Directed by Franklin J. Schaffner. Starring George C. Scott, Karl Malden & Michael Bates.

Americans love a fight, and Americans love a winner. No biopic encapsulates those words better than Patton.

Following the career of US General George S. Patton (George C. Scott) during World War II, this is a war-film slash biography that is so obnoxiously patriotic it’s almost satirical. It’s a script full to the brim with iconic lines, and a fascinating insight into a man at the centre of a nation that seems to love war more than any other.

George C. Scott’s performance has been lauded as a masterful portrait of the real-life General, and a biopic performance of Lawrence of Arabia-like proportions. It definitely lives up to the billing; Scott is absolutely sensational and entertaining from start to finish.

It’s interesting to note that he famously declined to accept his Academy Award for Best Actor, despite becoming one of the most-quoted icons in cinematic history.

 

#2 – Claire’s Knee

Directed by Eric Rohmer. Starring Jean-Claude Brialy, Aurora Cornu & Beatrice Romand.

Sometimes, you’ve just gotta watch something weird, and this is one of my personal favourites when it comes to weird films.

Claire’s Knee is a beautiful French romance that follows diplomat Jerome Montcharvin (Jean-Claude Brialy) who accidentally meets up with Claire (Laurence de Monaghan) and falls in love… with her knee. Upon seeing her knee, Jerome is immediately overcome by a temptation to touch it, and the film unfolds through a series of lost opportunities to make the move and put a hand on her knee.

Now, I find romances cheesy sometimes, they’re often predictable and forgettable. However, I need to be honest with you. I cried. And I laughed. About a knee. I know, I feel stupid too.

Nonetheless, this film is truly touching (if you’ll excuse the pun) and was described by critic Vincent Canby as “something close to a perfect film.” I won’t argue with that. This is simultaneously one of the strangest and best films I have ever seen. Treat yourself if you can find it. It’s a masterpiece.

 

#1 – M*A*S*H

Directed by Robert Altman. Starring Donald Sutherland, Elliott Gould & Tom Skerritt.

To be honest, if you were alive in 1970, you saw this one coming.

The iconic film of the M*A*S*H franchise is a must-see movie that should be on everyone’s bucket list.
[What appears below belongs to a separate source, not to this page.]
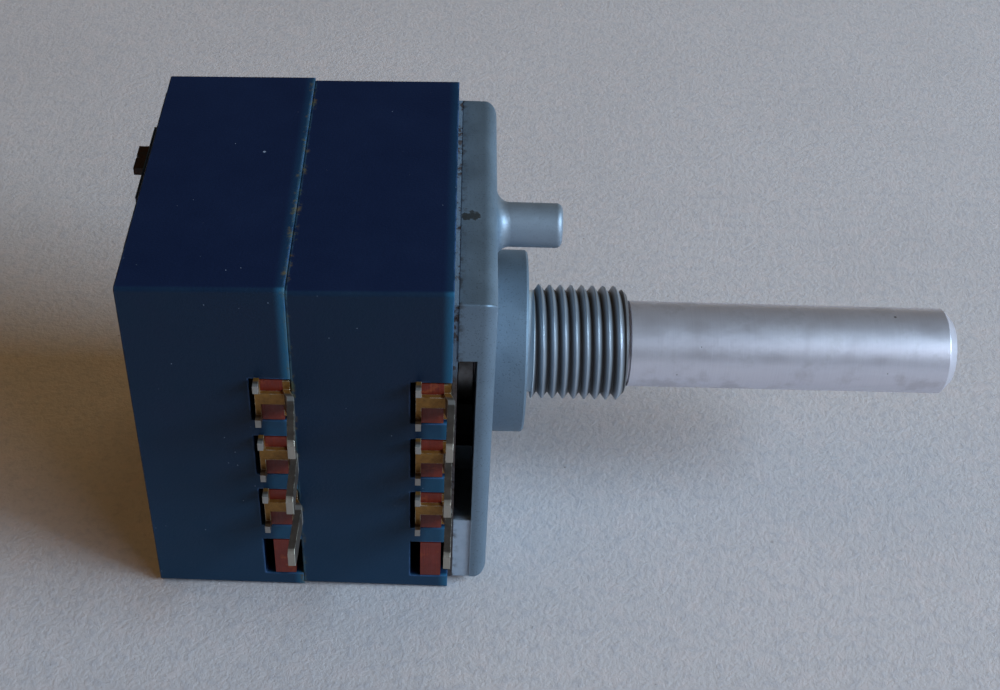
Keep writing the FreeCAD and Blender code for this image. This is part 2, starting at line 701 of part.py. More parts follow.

It’s a classic comedy set in the Korean War with the subtext of the ongoing Vietnam War, and rarely does comedy get this good.

Following a unit of medical personnel in Korea, this box-office hit features an awesome soundtrack, gut-busting humour and landmark moments in film history that I’m sure anyone around in the early 70s will remember fondly. Among the ranks of Monty Python, Blackadder and Fawlty Towers, this is a comedy that awakens the sadist in all of us.

It’s the perfect cacophony of American culture and a beautiful satire on the Vietnam War, and if you haven’t seen it, I have a good mind to baptise you… in dirty water!